Fils de l’homme d’affaires Bemba Saolona (l’ancien patron des patrons (sous l’ère Mobutu) le sénateur détenu puis acquitté par la CPI a, en effet, le profil du tombeur et/ou successeur du Président Joseph Kabila. Son bassin électoral très étendu dans l’Etat-province de l’Equateur (Nord de la RDC) et sa fortune immense – Bemba possède un jet privé – seront utiles voire décisifs dans la bataille de 2018. En outre, Jean-Pierre Bemba dispose d’une puissante milice armée qui est un atout non négligeable dans une conjoncture de guerre civile latente et larvée. Enfin, le « candidat » de Washington et de Bruxelles est un orateur au verbe tranchant et assassin. Lors d’un mémorable meeting d’une campagne précédente, Jean-Pierre Bemba avait fait mal et mouche, en déclinant la vraie fiche d’identité de son adversaire : « le Président Joseph Kabila n’est pas congolais. Il s’appelle Hippolyte Kanembé, fils d’un chauffeur de taxi zambien et non de Laurent-Désiré Kabila ». Morale de l’histoire : un prisonnier de la CPI est également un potentiel pion de l’Occident. Ah, quelle justice internationale !
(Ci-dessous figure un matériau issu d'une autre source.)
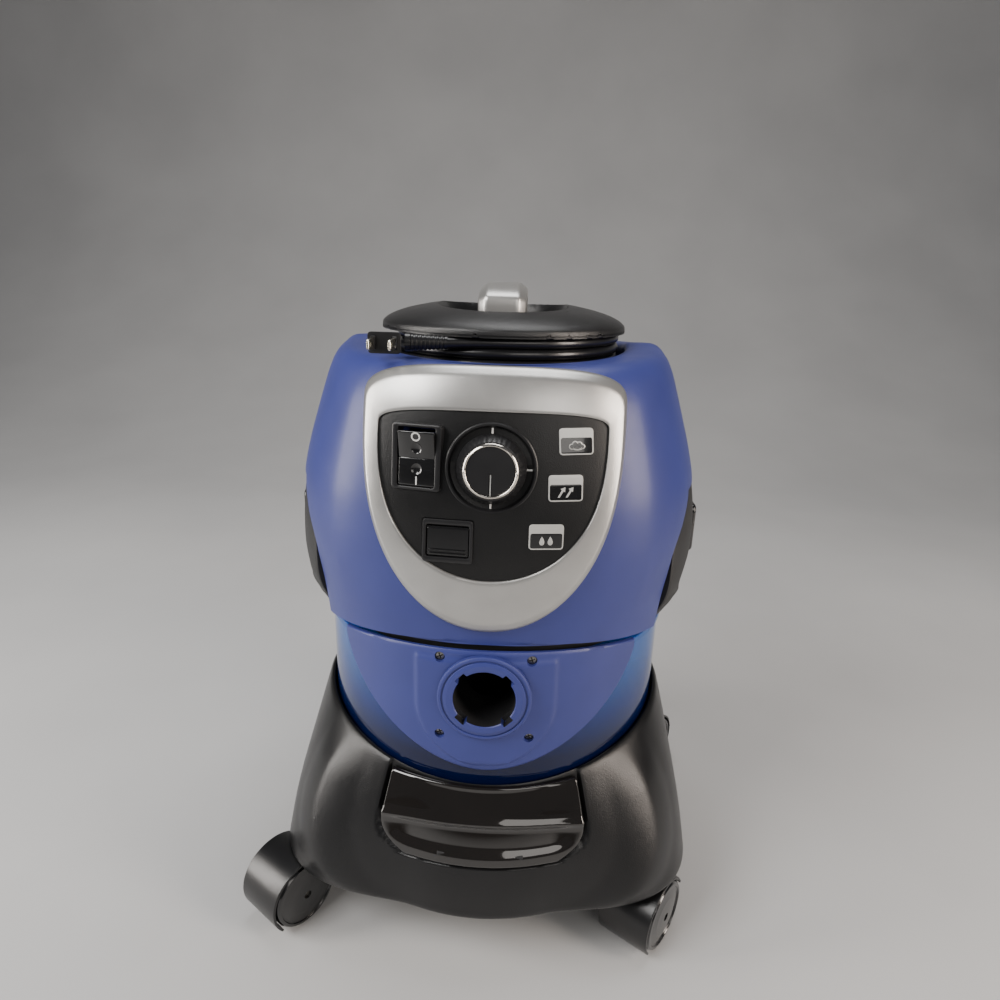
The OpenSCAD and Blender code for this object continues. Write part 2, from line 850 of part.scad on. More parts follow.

« L’Afrique ressemble à un revolver dont la gâchette se trouve au Congo » constatait, avec perspicacité, un digne fils de la Diaspora : Frantz Fanon. Lecture tragiquement prémonitoire du destin d’un pays riche qui, de 1960 à nos jours, campe périlleusement au carrefour de toutes les convoitises : économique, géopolitique et géostratégique. Vrai condensé de toutes les malédictions qu’attire un scandale géologique (uranium, diamant, cuivre, cobalt, coltan etc.) la patrie de Patrice Emery Lumumba est, aussi, la grande victime du déficit de conscience nationale de ses fils qui se satisfont de leurs rôles de pantins enrôlés par l’Occident ou épaulés par la Chine (cas du Président Joseph Kabila). Une posture d’abdication nationale qui se prolonge au détriment de l’essor et du salut de la RDC. Le plus vaste pays du continent – depuis le démantèlement du Soudan en deux Etats – qui mérite un présent et un futur plus rayonnants que ceux de l’émergente Afrique du Sud.
En 1876, le Roi des Belges, Léopold II fait main basse sur le Congo, spolie le territoire érigé en propriété royale et donne son nom à la capitale : Léopoldville. En 1961, le gouvernement du Royaume de Belgique orchestre la sécession du Katanga via la marionnette Moise Tschombé. La même année, la CIA assassine le leader nationaliste Patrice Lumumba. De 1965 à 1997, l’Amérique parraine et positionne durablement la dictature du Maréchal Mobutu. En cette année 2018, l’Américain Herman Cohen programme le poulain Bemba. Le destin d’un pays ne saurait être plus tragiquement capturé et bloqué de l’extérieur.